Besides, we should normalize the eigenvectors. Remember, we need to normalize the eigenvector of Covariance Matrix not Kernel Matrix (formula 9).
Last but not least, do not forget to project the data. Even if we don’t get the basic function, we could use the formula to derive the solution by multiply Kernel matrix and eigenvectors of Kernel matrix.
Different Kernel Function
Different choices of kernel function will have different results. If we use the kernel function in the previous slides, which is called the complete polynomial kernel function, the ring dataset cannot be divided. Therefore, at the end of the question 2 of assignment 2, we use the RBF kernel function, which often cannot be expressed explicitly by the basic function. After adjusting the value of gamma in RBF kernel function, we can see that the ring data set can be well linearly separated.
Nerual Network Method
The neural network method was inspired by the logistic regression problem of assignment 1. In assignment 1, we can draw the decision boundary of the XOR problem by inputting the basic function, adjusting the number of hidden numbers and using the sigmoid activation function.
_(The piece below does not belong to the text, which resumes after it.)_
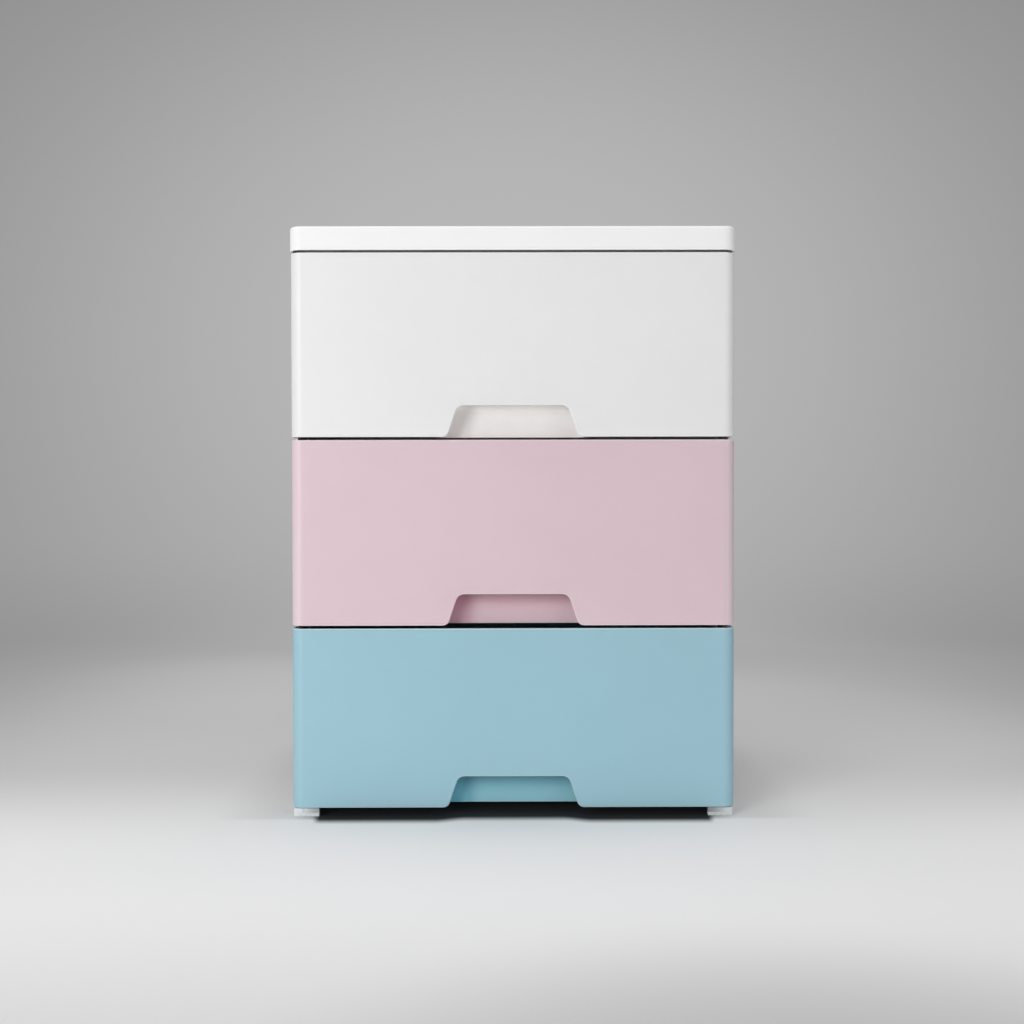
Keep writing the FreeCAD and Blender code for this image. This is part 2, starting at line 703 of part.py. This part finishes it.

I consider if the number of hidden neurons is 2 and the model could be fitted well, then in this two-dimensional space, the decision boundary should be linear. Therefore, I set up a neural network with the architecture.
I adjusted the input to new 3-d features, which may present the circle data well. Then Set two latent variables in hidden layer and add the sigmoid activation function. Finally, the model is optimized by predicting the label. The final result is shown in the figure, and we can clearly find the decision boundaries.